My boyfriend continues to smoke around me, and this has turned into the hardest thing I've ever done because of it.  If I'm not exposed to the smell and sight of smoking, it's easier.  When I can smell it, and I can see it, it takes everything I have not to snap.   I salivate, shake, and clench my teeth.   Even now, I can't stop shaking.  I have a really hard time focusing.. even now I have to go back and reread what I write, and even get up from the computer for breaks (since I usually chain smoke when I'm sitting here).   It got to the point where I was beginning to feel pukey.   I told my bf that I was feeling like I was going to puke, he asked me why.  I told him it was because of the cravings, and his solution was to light a smoke, and try to hand it to me.  "If you're sick, have a smoke so you can feel better".    I completely shut down.   Something else took over.. as if I was the host to my addiction, and had no actual control over myself.   The best way to describe the overwhelming feeling I felt, is to call it an out-of-body-experience.   I stared at it, said no. But my bf didn't take it out of my face.   I took the smoke.  And as I took a drag, tears swelled in my eyes.   I failed, and not only that, the person I loved helped me do it.   The worst part was that the drag did nothing for me.  I took one puff, and then put it out.  I did not stop feeling sick.  My cravings didn't even go away.  So really, all I did was torture myself.  I felt like a prostitute who was trying to give up the life style, but had a pimp who forced me to use drugs so I couldn't escape.   I was really upset.

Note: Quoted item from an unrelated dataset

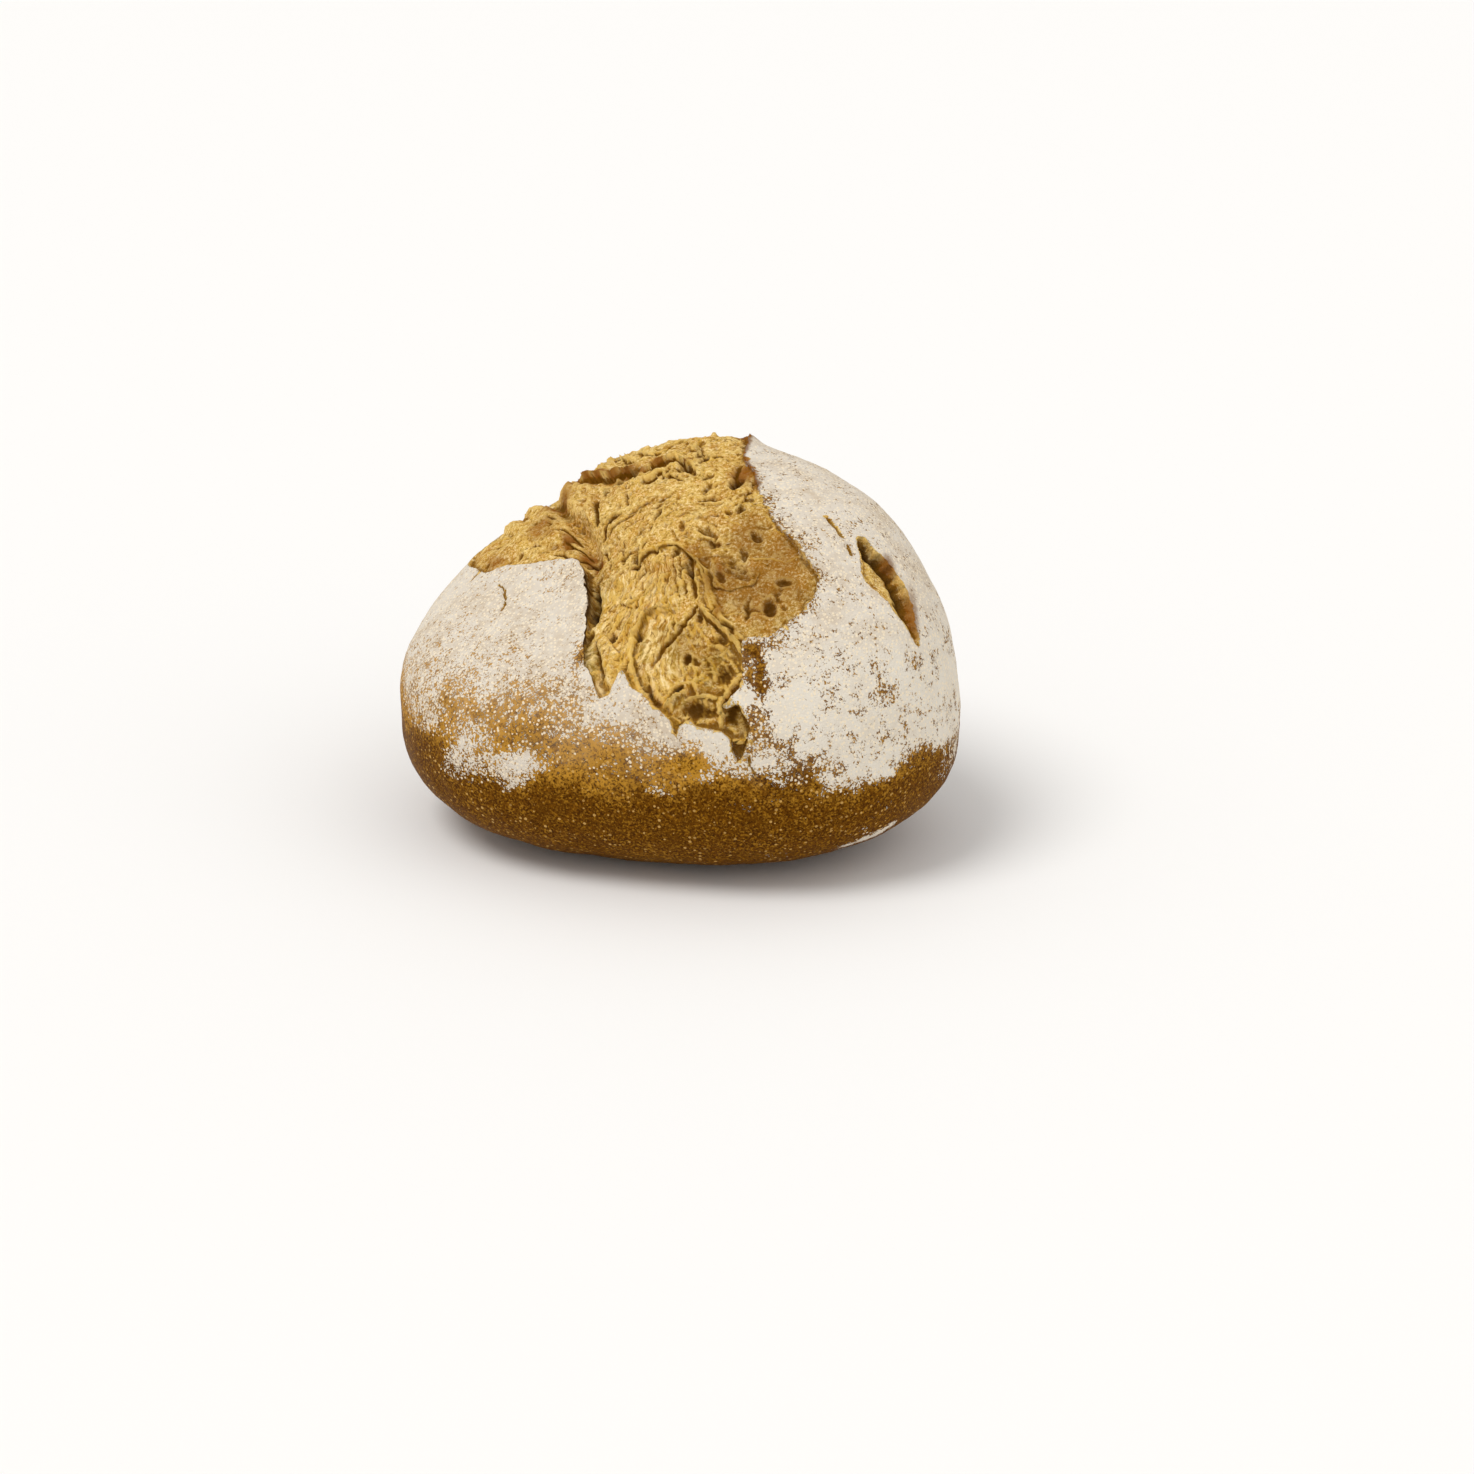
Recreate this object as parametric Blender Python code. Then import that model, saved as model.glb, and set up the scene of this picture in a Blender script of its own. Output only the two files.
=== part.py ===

The bf and I are not on speaking terms right now.   Especially since he thinks he can make all the decisions around here.   I guess, it's my fault that he's still smoking, because I asked for the smokes, and he's going to finish them off, just because they are there.   I guess he decided that he still wants to quit, but will do it after we run out of smokes again... which is so considerate.   He smokes while I quit, but I won't be smoking while he tries.   Not only that, he believes that he has to always be on the defensive side, because he assumes that I'm on a bitch war path.  I can't seem to pin him to anything without him turning it around on me, or pulling the "my way or the highway" approach he sometimes refers to.  Unfortunately for him, he has not seen the least of it. (Just wait until I confront him about what I said in this blog)   Next week will be my regular PMS week.  So not only will I be on a nicotine withdrawal, I'll be extremely hormonally imbalanced - to put things nicely. 

Right now I'm going through a lot of symptoms.  I shake, salivate, increased appetite, am fatigued all the time, can't focus worth shit,  headache, body ache, hot flashes, weird nightmares, lack of sleep, and even feeling a little depressed. 


This is pretty self explanatory, but if you've never smoked before - don't ever start.  Even if you're just curious to see what it's like, don't do it- just take a smoker's word for it, and count your blessings. 
Seriously.. I started because I was curious, and never ever thought that one cigarette would end up as something I'd spend half of my life doing.   Quitting is extremely difficult - do not underestimate it like I have.  To compare it to anything, it would be like giving up food completely.  Even the cravings feel like extremely intense hunger pains.   It takes more than will power, it takes endurance, because withdrawal symptoms are not just psychological - they are also physical. 

I'm doing this shit once and for all.   I look forward to the day where I can say that I have been successful in this.   I really hope that my relationship doesn't suffer over this, it's the last thing I need right now.